There is this Gutenberg page builder, but still WP also insists that I use some theme. Why? I could and want to create my page from scratch with this tool, so why the theme? And if I do use the theme and end up repurposing a nav bar into what I need it to be, sooner or later I am going to create some weird Frankensteinian creation that’s neither here nor there. Is this how people use themes? What am I missing?

Whenever I create a new page, it boldly asks for a title to that page. But I don’t want a title page, and I don’t care about SEO. Is it not odd that a software which can supposedly build almost any website treats any new site as a blog post? What am I missing?

I ended up creating a navbar with a logo, and consequently that navbar and logo were very hard to get rid of again. Like some sort of parasite, they invaded every part of my page and appeared in places I did not expect to find them. It is easy to assume that WP saved this navbar as some object to be used repeatedly, but then I could not find a menu where all such items would be listed. I don’t get the design philosophy behind this piece of software.
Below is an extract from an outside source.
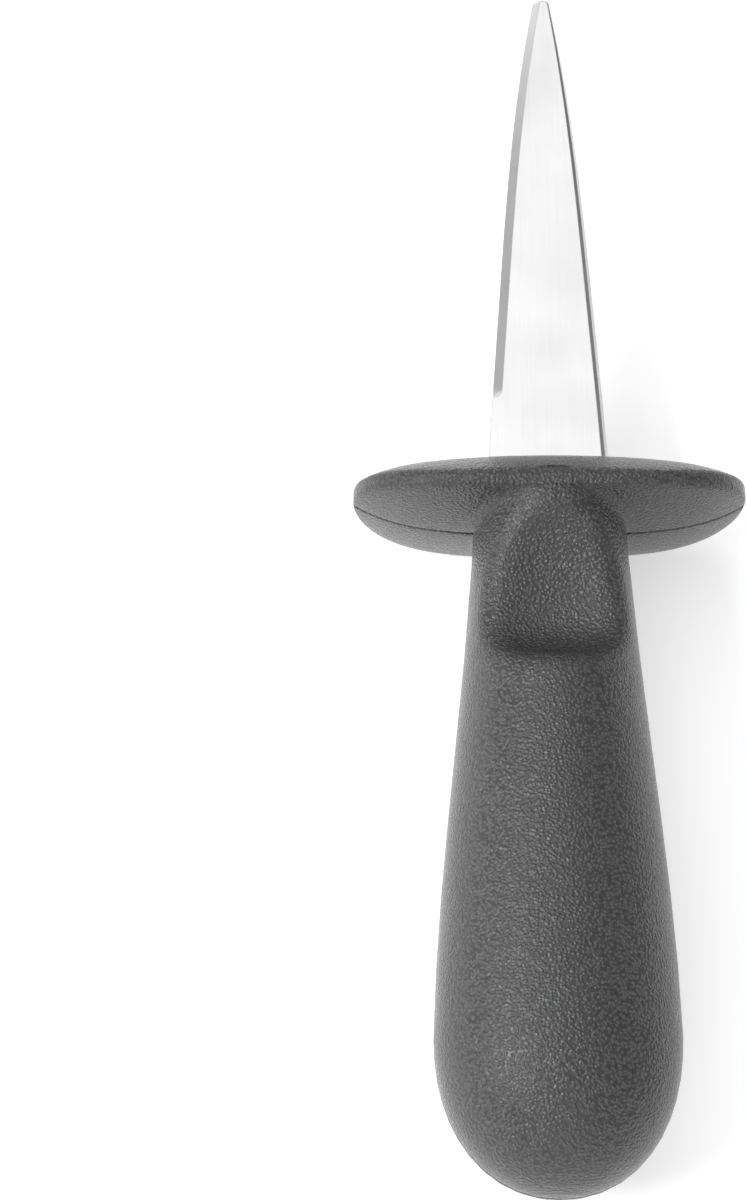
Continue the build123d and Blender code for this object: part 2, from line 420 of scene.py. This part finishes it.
hang_lamp(
    "lamp_ceiling",
    ceiling_size,
    ceiling_distance,
    ceiling_power,
    ceiling_lean_left,
    ceiling_lean_away,
)
hang_lamp(
    "lamp_window", window_size, window_distance, window_power, window_lean_left, window_lean_away
)
hang_lamp("lamp_front", front_size, front_distance, front_power, front_lean_left, front_lean_away)


def light_room():
    """A grey room that is paler towards its horizon."""
    world = bpy.data.worlds.new("room")
    world.use_nodes = True
    tree = world.node_tree
    tree.nodes.clear()
    place = add_node(tree, "ShaderNodeTexCoord")
    direction = add_node(
        tree, "ShaderNodeSeparateXYZ", links={"Vector": place.outputs["Generated"]}
    )
    strength = add_node(
        tree,
        "ShaderNodeMapRange",
        inputs={
            "From Min": 0.0,
            "From Max": horizon_height,
            "To Min": horizon_light,
            "To Max": room_light,
        },
        links={"Value": direction.outputs["Z"]},
    )
    air = add_node(
        tree,
        "ShaderNodeBackground",
        inputs={"Color": linear("#ffffff")},
        links={"Strength": strength.outputs["Result"]},
    )
    add_node(tree, "ShaderNodeOutputWorld", links={"Surface": air.outputs["Background"]})
    bpy.context.scene.world = world


light_room()
print("ceiling", ceiling_power, "W, window", window_power, "W, front", front_power, "W")

# %% [markdown]
# ## The camera
# The knife lies flat, and the guard's back shows below its ridge, so the camera looks down with a
# lean of 18 degrees from the butt's side. The long handle grows a little towards the viewer,
# which sets the distance. The knife stands right of the middle of the picture, as in the
# photograph, because the camera itself stands to the left.

# %% Place the camera
camera_lean = math.radians(18)
camera_distance = 430 * MM
camera_lens = 102
view_centre = Vector((-22.4 * MM, -4.55 * MM, 14.5 * MM))

camera_data = bpy.data.cameras.new("camera")
camera_data.lens = camera_lens
camera_data.clip_start = 0.01
camera = bpy.data.objects.new("camera", camera_data)
away = Vector((0, math.sin(camera_lean), -math.cos(camera_lean)))
camera.location = view_centre - away * camera_distance
camera.rotation_euler = (camera_lean, 0, 0)
bpy.context.scene.collection.objects.link(camera)
bpy.context.scene.camera = camera
print("camera at", [round(value, 3) for value in camera.location])

# %% The colour view transform
bpy.context.scene.view_settings.view_transform = "Standard"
I am not a stranger to code, just to WordPress. A lot of assumptions seem to be made about how someone would use it, and I feel like an alien resembling a cuttlefish that is now supposed to drive a Ford made for humans. The resources that I do find – and I might be bad at finding them – all seem to be aimed at people who need to be told what button to push in order to install a plugin. But my confusion goes much deeper, so if anyone has some pointers or resources to share to help me get into the mindset, that would be appreciated.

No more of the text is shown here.